ERFURT. Das Land Berlin darf Lehrerinnen nicht pauschal verbieten, ein Kopftuch im Klassenzimmer zu tragen. Wie das Bundesarbeitsgericht in Erfurt am Freitag mitteilte, verstoße das Berliner Neutralitätsgesetz, das religiöse Symbole im Unterricht verbietet, gegen die Verfassung.
Ein generelles, präventives Verbot zur Wahrung des Schulfriedens ist laut den Erfurter Richtern nicht rechtens, da es die Religionsfreiheit verletze. Der Paragraph 2 des Berliner Neutralitätsgesetzes müsse nun verfassungskonform ausgestaltet werden.
Berlins Justizsenator will Neutralitätsgesetz ändern
Anlaß für die Entscheidung war der Fall einer moslemischen Quereinsteigerin, die sich für eine Stelle als Lehrerin beworben hatte, aufgrund ihres Beharrens auf das Kopftuchtragen im Unterricht jedoch nicht eingestellt wurde.
Das Bundesarbeitsgericht bestätigte das vorausgegangene Urteil des Landesarbeitsgerichts (LAG) Berlin-Brandenburg, daß die Frau wegen ihrer Religion diskriminiert worden sei.

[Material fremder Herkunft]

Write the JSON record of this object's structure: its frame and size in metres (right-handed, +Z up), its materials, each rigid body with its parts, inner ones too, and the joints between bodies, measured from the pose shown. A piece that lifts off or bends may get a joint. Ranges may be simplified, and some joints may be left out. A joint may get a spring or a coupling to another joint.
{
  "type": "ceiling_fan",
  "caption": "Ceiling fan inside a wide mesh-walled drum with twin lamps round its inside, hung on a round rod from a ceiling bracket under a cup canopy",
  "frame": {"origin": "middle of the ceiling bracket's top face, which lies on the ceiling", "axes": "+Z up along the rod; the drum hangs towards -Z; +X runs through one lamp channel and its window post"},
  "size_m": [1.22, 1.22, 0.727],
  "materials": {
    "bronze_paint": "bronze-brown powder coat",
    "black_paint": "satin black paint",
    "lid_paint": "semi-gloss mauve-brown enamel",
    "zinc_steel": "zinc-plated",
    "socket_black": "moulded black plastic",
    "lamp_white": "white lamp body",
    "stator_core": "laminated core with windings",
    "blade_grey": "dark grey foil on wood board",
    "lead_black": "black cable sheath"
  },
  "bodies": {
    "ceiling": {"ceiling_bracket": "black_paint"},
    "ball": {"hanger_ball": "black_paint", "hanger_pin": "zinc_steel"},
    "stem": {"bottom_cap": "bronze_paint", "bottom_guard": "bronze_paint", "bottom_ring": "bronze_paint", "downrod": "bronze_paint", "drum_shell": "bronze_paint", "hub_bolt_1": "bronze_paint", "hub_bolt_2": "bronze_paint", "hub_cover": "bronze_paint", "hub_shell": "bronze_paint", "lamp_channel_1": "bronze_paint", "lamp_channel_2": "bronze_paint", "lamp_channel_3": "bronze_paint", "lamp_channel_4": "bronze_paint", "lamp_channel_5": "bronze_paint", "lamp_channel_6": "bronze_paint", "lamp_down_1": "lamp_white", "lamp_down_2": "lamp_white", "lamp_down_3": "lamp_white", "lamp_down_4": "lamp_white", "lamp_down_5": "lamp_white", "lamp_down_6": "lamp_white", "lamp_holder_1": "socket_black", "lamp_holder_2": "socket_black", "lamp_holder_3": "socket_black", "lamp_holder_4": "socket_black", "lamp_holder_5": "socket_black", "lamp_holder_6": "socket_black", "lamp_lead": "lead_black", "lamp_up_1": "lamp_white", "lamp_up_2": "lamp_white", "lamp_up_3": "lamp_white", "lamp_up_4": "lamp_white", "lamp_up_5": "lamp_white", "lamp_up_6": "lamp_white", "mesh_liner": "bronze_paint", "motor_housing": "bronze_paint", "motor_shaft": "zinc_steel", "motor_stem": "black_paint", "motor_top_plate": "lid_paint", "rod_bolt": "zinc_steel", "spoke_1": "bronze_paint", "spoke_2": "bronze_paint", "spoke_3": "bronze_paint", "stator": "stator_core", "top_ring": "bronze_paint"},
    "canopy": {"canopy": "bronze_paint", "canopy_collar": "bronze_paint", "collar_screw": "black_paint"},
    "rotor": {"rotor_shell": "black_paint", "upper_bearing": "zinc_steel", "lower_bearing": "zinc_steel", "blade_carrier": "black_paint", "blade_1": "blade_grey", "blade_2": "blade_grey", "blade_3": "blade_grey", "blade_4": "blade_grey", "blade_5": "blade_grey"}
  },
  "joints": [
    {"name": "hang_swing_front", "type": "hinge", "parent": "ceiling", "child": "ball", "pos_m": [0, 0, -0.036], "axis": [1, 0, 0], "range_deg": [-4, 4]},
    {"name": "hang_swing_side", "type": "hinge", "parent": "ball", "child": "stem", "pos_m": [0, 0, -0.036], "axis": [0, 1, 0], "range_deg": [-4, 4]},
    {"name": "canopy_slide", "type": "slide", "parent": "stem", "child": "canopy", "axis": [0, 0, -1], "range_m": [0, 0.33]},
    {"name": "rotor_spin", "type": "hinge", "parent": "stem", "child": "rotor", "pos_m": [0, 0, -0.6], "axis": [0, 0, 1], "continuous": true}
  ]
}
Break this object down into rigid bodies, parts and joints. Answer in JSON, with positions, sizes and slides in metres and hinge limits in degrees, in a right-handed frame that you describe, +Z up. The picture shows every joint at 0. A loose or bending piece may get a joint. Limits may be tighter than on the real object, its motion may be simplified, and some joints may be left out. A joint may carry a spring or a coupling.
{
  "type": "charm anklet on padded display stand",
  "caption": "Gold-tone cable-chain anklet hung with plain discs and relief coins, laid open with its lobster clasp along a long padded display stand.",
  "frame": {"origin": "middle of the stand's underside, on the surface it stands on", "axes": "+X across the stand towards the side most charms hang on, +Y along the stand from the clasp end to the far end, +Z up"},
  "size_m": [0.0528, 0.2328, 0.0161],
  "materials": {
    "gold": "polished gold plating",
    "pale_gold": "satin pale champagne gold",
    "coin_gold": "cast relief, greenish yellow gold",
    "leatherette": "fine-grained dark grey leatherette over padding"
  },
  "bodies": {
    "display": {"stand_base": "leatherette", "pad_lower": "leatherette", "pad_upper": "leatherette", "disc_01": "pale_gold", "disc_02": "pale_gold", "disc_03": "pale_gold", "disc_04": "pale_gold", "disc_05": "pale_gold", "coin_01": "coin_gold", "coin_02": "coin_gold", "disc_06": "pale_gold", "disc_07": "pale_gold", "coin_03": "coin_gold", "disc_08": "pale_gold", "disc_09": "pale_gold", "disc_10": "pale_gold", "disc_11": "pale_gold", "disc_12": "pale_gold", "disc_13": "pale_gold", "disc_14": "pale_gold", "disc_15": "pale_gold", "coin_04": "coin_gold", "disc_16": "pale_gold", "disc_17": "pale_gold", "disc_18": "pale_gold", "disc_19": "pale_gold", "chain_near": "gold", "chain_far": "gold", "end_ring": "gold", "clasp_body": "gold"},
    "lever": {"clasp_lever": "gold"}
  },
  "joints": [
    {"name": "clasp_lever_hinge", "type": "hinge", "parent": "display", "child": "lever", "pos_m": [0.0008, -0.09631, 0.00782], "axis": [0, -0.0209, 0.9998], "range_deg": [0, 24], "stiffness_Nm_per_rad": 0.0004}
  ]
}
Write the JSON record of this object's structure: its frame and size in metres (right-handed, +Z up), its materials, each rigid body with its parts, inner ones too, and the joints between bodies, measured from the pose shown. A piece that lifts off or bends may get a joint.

Das LAG hatte der Moslemin 2018 bereits 5.159 Euro Entschädigung zugesprochen.
Der rechtspolitische Sprecher der Berliner Linksfraktion, Sebastian Schlüsselburg, betonte, Schulen seien „kein grundrechtsfreier Raum“. Deshalb halte er eine Änderung des Neutralitätsgesetzes zur Klarstellung für notwendig. Auch Berlins Justizsenator Dirk Behrendt (Grüne) sprach sich auf Twitter dafür aus.
Islamexperte hält Kopftuch-Entscheidung für falsch
Der Konflikt dürfe nicht auf dem Rücken der betroffenen Frauen ausgetragen werden. „In der multireligiösen Gesellschaft muß es darum gehen, was jemand im Kopf und nicht auf dem Kopf hat“, schrieb er.
In der multireligiösen Gesellschaft muss es darum gehen, was jemand im Kopf und nicht auf dem Kopf hat. Die Entscheidung des Bundesarbeitsgerichts war so zu erwarten, denn die Rechtsprechung des Bundesverfassungsgerichts zum Kopftuchverbot ist eindeutig. #Neutralitätsgesetz https://t.co/wpHTeIRqX0
— Dirk Behrendt (@Dirk_Behrendt) August 27, 2020
Der Psychologe und Islamexperte Ahmad Mansour kritisierte die Entscheidung hingegen. „Wer das Kopftuch in seiner religiösen sowie kulturellen Bedeutung und dessen Ursprung versteht, kann das permanente Tragen des Kopftuchs und seiner Ausstrahlung auf Schüler nicht für pädagogisch sinnvoll erachten“, mahnte er auf Twitter.
Wer #Kopftuch mit westl. Brille betrachtet, wird #Neutralitätsgesetz ablehnen. Wer Kopftuch in seiner religiösen/kulturellen Bedeutung & dessen Ursprung versteht, kann das permanente Tragen des Kopftuchs & seiner Ausstrahlung auf Schüler nicht für pädagogisch sinnvoll erachten.